Abstract: Starting from the example of (automated) dietary monitoring methods, this lecture highlights the technical development of wearable and implantable systems for automated dietary behaviour monitoring and advanced health-behaviour guidance. I will talk about our early attempts in sensor design and monitoring in 2005, including transducers and pattern spotting algorithms for chewing, swallowing, and motion, i.e. ‘intake gesture’ detection. The sensor pattern modelling and personalisation challenge will be discussed and our approaches through domain adaptation methods, context hierarchy modelling, as well as self-taught learning. Subsequently, computational analysis methods that represent food intake as an event process will be discussed, including our context-free grammar model. The translational character of the methods will be discussed. In the second part of the talk, I will present our efforts to develop smart, regular-look eyeglasses with frame-integrated sensors and results on food intake timing analysis from a recent free-living study.

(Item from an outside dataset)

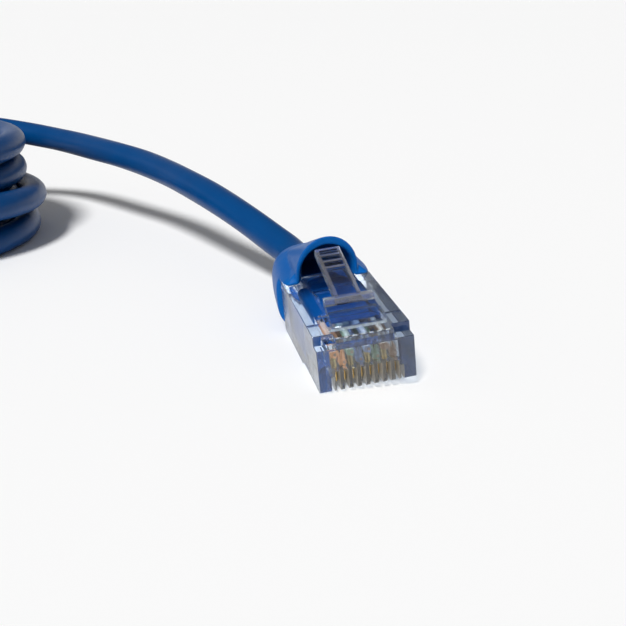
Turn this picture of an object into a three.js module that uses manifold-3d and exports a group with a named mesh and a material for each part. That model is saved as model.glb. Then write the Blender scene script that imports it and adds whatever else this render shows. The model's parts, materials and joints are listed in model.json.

It will be shown how the eyeglasses advance the field of automated dietary monitoring and integrate previous approaches, including the assessment of the chewing microstructure, food type categorisation and intake amount estimation. Finally, our endeavour to digitally model, analyse, and co-simulate mechanical systems jointly with their sensor function will be discussed. On the example of the eyeglasses, I will present a hierarchical multidomain modelling framework to design on-body sensor systems. Based on the framework design and simulations, experience and insight into functional design will be discussed. The talk will conclude with an outlook on the opportunities for future personal health system design and generalisation of our multidomain model framework to other classes of on-body systems.